Ryan and others also claim that holding the debt ceiling hostage is something both parties do. Slate’s Dave Weigel runs through why the handful of times Democrats did not quickly give the president a debt limit increase have few parallels to today — in every case, a clean debt ceiling increase got through before the country got close to the impasse we’re at now. Weigel writes:

Raising the debt limit has always been unpopular, and tough to explain to voters. A few times, Democrats balked at raising it for a few days to make a point, then caved in. Many more times, they’ve just voted for the damn thing. John Boehner’s Republicans have only ever agreed to raise the debt limit if they won major policy concessions from the president. Both parties don’t do it. One party does it.

3. Some are actually willing to default

Lastly, this time is different because, for the first time in history, a large contingent of the minority party, The New York Times reports today, “isn’t buying the apocalyptic warnings that a default on United States government debt would lead to a global economic cataclysm.”

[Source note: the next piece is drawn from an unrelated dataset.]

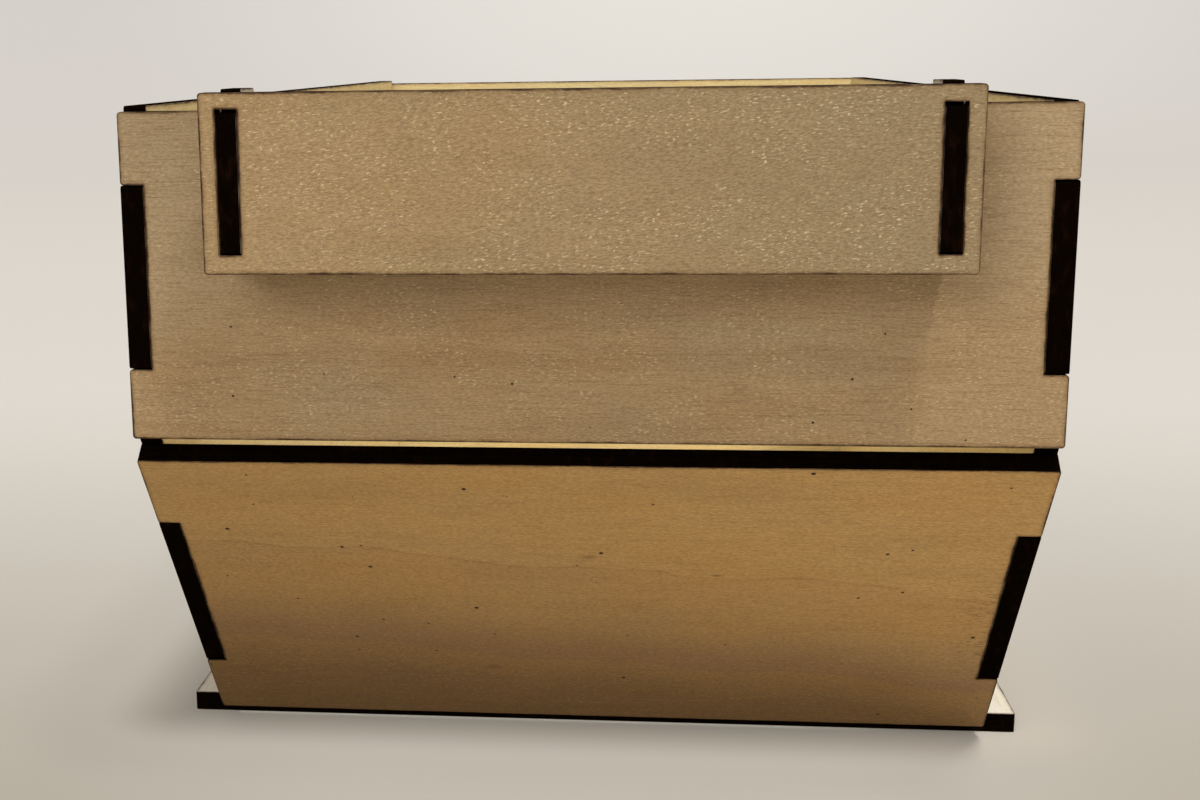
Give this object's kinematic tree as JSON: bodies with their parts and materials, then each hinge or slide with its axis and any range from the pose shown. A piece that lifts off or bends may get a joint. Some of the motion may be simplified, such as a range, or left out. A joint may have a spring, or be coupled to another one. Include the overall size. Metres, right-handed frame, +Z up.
{
  "type": "storage box",
  "caption": "Open-topped box of tabbed plywood with a two-part front, upright above and leaning inwards below, a wider base and a grip plate standing in front of the rim.",
  "frame": {"origin": "centre of the base's underside", "axes": "+Z up, -Y towards the front that carries the grip, +X to the right as seen from the front"},
  "size_m": [0.1744, 0.3191, 0.1348],
  "materials": {
    "base_plate": "bare birch plywood, satin faces with dark burnt edges",
    "left_wall": "bare birch plywood, satin faces with dark burnt edges",
    "right_wall": "bare birch plywood, satin faces with dark burnt edges",
    "upper_front_panel": "bare birch plywood, satin faces with dark burnt edges",
    "lower_front_panel": "bare birch plywood, satin faces with dark burnt edges",
    "back_panel": "bare birch plywood, satin faces with dark burnt edges",
    "grip_plate": "bare birch plywood, satin faces with dark burnt edges",
    "left_grip_board": "bare birch plywood, satin faces with dark burnt edges",
    "right_grip_board": "bare birch plywood, satin faces with dark burnt edges"
  },
  "bodies": {
    "root": {"base_plate": "base_plate", "left_wall": "left_wall", "right_wall": "right_wall", "upper_front_panel": "upper_front_panel", "lower_front_panel": "lower_front_panel", "back_panel": "back_panel", "grip_plate": "grip_plate", "left_grip_board": "left_grip_board", "right_grip_board": "right_grip_board"}
  },
  "joints": []
}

“I think we need to have that moment where we realize [we’re] going broke,” Ted Yoho (R-FL) told The Washington Post, arguing for default. “I think, personally, it would bring stability to the world markets.”

The Post’s Ezra Klein called this kind of thinking “terrifying,” writing:

Analogies between the finances of families and government are typically pretty flawed. But there’s one worth drawing here: That moment when a family realizes it’s broke and stops paying their mortgage, credit card bill, etc? It’s not a good moment for them. It’s a moment that wrecks their credit score and makes it harder for them to be “not-broke” ever again. To try and improve the U.S.’s finances by sharply and permanently increasing its borrowing costs is like trying to prove to your sister that her house is a firetrap by actually setting it on fire. But Yoho and friends are getting plaudits from the cramped, closed information loop they favor.

Yoho and like-minded colleagues brought America to one brink — government shutdown — looked over the edge, and then dove right in. The fact that they are willing to approach another with the intention to leap into it is, truly, unprecedented.